Governance and why it’s crucial for effective Software and Cloud Asset Management
As with any other aspect of effectively running a business, (proper) governance is an integral part of managing your on-premise software and cloud assets. Without it, you are not properly in control of your IT investments. It might seem like a bold statement, but ask yourself the following questions:
- Has your organization had to go through a software audit?
- Have you ever discovered software in your IT environment that was not procured and managed by the IT department (shadow IT)?
- Has your organization ever had to significantly increase costs for software licenses due to unforeseen developments in software usage?
- Has your organization ever suffered from a cyber attack caused by vulnerabilities in old or unmanaged software?
If you can answer yes to any of these questions, the chances are that your current governance around software assets is not optimal.

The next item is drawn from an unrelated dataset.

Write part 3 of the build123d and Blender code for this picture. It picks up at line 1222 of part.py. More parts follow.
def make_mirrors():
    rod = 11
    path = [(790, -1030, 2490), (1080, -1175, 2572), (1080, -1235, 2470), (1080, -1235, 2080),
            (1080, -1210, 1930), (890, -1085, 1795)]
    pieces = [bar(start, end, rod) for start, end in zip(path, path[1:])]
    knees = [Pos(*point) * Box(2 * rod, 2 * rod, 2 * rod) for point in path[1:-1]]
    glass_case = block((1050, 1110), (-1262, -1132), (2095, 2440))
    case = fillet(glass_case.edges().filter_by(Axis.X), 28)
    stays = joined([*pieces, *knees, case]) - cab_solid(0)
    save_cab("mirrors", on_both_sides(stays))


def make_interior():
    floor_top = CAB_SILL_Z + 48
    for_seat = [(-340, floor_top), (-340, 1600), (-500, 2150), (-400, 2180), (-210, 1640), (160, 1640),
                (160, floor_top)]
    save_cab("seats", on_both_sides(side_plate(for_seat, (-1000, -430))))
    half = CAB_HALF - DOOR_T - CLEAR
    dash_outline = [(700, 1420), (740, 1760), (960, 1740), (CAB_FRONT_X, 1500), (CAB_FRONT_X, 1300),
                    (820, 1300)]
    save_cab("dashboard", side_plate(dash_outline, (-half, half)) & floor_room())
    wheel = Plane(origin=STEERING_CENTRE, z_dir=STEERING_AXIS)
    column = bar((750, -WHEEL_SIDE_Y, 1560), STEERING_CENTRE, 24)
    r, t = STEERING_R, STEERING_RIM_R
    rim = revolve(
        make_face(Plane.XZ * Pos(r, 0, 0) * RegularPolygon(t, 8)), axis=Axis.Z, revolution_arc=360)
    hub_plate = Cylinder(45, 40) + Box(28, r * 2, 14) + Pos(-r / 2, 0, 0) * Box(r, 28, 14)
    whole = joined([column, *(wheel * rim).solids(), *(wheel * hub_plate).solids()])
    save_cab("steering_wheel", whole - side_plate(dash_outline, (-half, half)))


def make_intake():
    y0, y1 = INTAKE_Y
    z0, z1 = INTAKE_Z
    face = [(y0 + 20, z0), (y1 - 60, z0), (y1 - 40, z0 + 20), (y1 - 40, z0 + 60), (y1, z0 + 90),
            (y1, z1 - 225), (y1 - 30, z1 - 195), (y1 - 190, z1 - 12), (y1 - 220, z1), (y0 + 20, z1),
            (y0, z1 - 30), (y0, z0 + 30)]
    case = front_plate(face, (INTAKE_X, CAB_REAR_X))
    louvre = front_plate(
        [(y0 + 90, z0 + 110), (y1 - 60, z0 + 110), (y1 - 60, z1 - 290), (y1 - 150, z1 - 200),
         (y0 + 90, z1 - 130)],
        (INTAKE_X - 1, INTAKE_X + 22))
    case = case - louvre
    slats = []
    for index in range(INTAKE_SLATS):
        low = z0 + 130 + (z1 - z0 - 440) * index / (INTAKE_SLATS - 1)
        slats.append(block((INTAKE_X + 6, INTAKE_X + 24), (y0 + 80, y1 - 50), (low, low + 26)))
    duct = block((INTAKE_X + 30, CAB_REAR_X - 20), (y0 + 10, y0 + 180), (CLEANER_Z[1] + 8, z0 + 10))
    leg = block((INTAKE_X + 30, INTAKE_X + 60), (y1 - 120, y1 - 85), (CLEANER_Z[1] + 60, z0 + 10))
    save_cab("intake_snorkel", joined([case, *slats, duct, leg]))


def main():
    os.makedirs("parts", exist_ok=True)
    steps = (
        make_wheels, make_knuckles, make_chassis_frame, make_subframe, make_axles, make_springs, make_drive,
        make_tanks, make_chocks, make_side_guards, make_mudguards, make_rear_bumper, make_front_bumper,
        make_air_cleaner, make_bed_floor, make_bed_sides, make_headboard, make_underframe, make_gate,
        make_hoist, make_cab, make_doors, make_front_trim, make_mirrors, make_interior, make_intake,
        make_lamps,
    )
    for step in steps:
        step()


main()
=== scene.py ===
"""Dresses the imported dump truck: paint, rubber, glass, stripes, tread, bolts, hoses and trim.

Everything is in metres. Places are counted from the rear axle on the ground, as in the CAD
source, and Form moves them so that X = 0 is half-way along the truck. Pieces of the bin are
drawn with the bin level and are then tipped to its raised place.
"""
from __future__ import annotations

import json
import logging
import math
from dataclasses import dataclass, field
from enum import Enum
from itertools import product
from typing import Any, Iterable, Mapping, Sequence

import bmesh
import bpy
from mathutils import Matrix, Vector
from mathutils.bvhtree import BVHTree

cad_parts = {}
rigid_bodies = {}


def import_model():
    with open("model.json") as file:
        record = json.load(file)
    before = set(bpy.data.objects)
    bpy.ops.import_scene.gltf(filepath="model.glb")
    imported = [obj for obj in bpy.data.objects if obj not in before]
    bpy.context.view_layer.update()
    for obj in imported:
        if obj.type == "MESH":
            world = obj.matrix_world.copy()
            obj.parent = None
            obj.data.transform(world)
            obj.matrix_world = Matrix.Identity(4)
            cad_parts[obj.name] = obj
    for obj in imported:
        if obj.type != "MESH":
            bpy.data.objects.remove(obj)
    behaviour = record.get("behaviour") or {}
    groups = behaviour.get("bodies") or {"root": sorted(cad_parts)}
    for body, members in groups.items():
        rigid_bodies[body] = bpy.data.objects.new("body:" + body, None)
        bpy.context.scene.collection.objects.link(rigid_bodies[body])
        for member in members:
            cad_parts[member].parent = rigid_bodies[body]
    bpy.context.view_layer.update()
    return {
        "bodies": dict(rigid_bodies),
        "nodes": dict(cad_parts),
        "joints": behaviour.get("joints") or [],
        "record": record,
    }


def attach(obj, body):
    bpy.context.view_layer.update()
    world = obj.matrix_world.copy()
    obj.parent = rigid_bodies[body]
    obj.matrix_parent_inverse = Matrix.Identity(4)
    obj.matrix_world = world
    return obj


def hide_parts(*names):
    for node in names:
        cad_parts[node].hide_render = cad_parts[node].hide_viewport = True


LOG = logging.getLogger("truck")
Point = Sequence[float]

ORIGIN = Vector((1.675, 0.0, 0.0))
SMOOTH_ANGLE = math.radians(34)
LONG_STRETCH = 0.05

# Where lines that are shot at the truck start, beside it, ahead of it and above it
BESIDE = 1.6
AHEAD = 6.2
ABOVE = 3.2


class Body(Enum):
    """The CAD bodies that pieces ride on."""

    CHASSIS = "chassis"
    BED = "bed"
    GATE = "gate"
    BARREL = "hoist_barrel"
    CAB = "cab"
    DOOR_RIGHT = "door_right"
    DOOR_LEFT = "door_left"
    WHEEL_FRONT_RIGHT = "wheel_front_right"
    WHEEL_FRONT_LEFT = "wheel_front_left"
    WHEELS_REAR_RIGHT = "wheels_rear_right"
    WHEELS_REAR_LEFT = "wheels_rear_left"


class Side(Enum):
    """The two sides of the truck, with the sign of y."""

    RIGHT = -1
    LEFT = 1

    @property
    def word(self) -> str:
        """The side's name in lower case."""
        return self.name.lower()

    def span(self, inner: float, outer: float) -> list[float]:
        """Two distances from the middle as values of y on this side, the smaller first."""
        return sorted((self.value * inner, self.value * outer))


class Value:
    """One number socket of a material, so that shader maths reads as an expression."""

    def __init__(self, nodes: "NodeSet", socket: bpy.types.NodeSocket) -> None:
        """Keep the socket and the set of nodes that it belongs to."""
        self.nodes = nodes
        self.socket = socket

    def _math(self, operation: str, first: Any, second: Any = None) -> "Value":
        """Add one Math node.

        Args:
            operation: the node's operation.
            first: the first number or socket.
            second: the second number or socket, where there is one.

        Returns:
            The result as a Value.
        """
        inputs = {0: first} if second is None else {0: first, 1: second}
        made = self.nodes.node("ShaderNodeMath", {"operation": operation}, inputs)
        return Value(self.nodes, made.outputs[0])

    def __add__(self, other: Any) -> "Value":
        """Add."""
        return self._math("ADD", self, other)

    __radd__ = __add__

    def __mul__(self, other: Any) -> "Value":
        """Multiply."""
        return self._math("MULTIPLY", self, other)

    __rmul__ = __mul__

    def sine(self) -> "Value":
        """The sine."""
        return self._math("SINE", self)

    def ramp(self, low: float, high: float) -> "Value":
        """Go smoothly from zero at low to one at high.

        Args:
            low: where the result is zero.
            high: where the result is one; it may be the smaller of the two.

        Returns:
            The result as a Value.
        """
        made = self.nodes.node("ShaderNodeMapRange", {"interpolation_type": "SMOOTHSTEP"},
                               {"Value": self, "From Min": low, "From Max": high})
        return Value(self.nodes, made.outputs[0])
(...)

Components of an effective governance framework
An overall Software and Cloud Asset Management strategy describing things like the overall scope, goals and objectives, strategic alignment with the general IT strategy, roadmap for any initiatives required and a communication plan.
Key Performance Indicators (KPIs)
A set of measurable performance metrics to track the progress and efficiency of the strategic initiatives described in the strategy. I would recommend that you include operational, financial and strategic KPIs.

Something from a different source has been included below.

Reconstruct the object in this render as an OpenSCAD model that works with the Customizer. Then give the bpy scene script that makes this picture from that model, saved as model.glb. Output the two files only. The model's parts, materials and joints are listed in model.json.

A set of guiding principles or rules intended to support decision-making and user behavior to ensure software compliance. The policies should be Precise, Clear, Trackable and Enforceable.

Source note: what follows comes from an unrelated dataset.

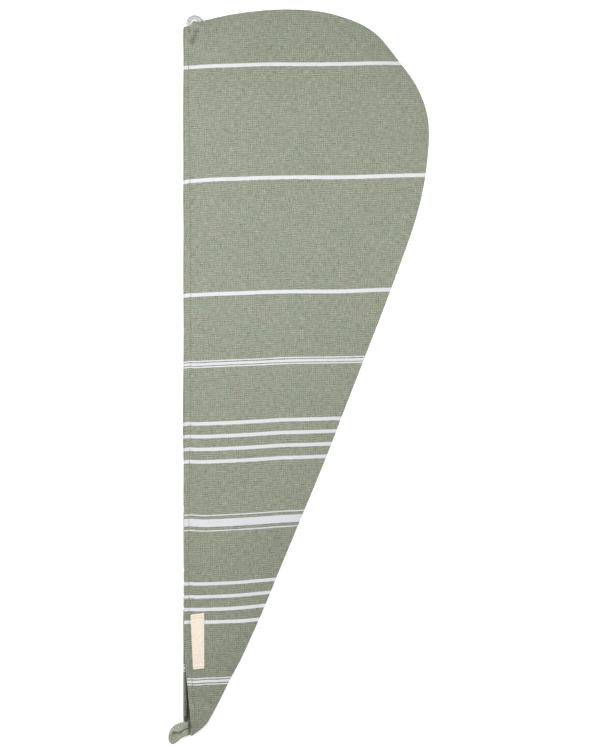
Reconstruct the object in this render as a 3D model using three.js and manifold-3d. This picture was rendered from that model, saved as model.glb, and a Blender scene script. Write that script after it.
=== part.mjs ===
// Hair towel, laid flat on a table as it is stored: two cut panels of flat-woven cotton, seamed round the
// curved side and turned out, so the straight side stays open as the mouth where the head goes in.
// A strap loop is sewn into the tail tip and a sewn-through button sits under the top corner.
// Sizes in millimetres. The pattern is drawn with x across from the mouth line and y up from the tail tip,
// z is the height above the table, and the finished group is centred on the table at the end.
import * as THREE from "three";
import { mergeVertices } from "three/addons/utils/BufferGeometryUtils.js";
import Module from "manifold-3d";

const wasm = await Module();
wasm.setup();

// Cloth
const CLOTH = 1.2; // one layer with its loft
const HEM_WIDTH = 5.2; // turned twice to the inside along the mouth
const HEM_THICK = 2.6;
const GAP = 0.3; // between touching pieces
const SEAM_HEIGHT = 2 * CLOTH + GAP; // outer face of the front panel where the two panels meet
const EDGE_ROUND = 0.35; // how much the top and bottom of a cut or folded edge are rounded off

// Panel mesh
const PANEL_ROWS = 54;
const ROW_CROWDING = 0.62; // 0 spaces the rows evenly, towards 1 crowds them at the tip and the corner
const MID_COLUMNS = 6;
const EDGE_BAND = 34; // band beside the seam where the front falls to it
const EDGE_SHARES = [1, 0.6, 0.3, 0.1, 0.025, 0];
const HEM_SHARES = [0, 0.15, 0.55, 0.95];
const HEM_STEP = 1.06; // the thickness drops between the last hem share and this one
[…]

A set of processes describing the series of steps (workflow) required to achieve a desired result at any given time during a software’s lifecycle. The processes should include a high-level workflow diagram and a matrix of the roles and responsibilities of any stakeholders involved.
A set of easily understandable procedures describing the step-by-step instructions to fulfill an action in a process.
To improve company efficiency, building a governance framework like this significantly reduces the likelihood of the above-mentioned scenarios happening and provides you with a lot of valuable insight and control over your IT investments that can be used to make well-informed decisions now and in the future to increase predictability for more effective decision-making.
To get started building the framework, you must first assess your organization’s baseline of what is already in place and how existing governance elements can be integrated into the framework. I recommend this be done based on standards like ISO 19770-1, IAITAM best practices and ITIL to create a well-founded and industry-standard baseline.
Once the baseline is established, you can define the team and stakeholders involved to create a roadmap and start building the framework with a pragmatic approach to lay the foundation and gain fast results.
When the framework is created and implemented, it must be monitored, maintained and managed to ensure efficiency and create the desired value. This is done by regular reporting of the defined KPIs to relevant stakeholders so that any adjustments to the strategy, roadmap or other relevant aspects of the governance framework can be done proactively with no impact on the day-to-day operations.
I have personally witnessed how several organizations have struggled managing their software investments effectively by not having a proper governance framework. Having said all this, I would love to know what you think. Do you agree with this approach or have you done things in a different way?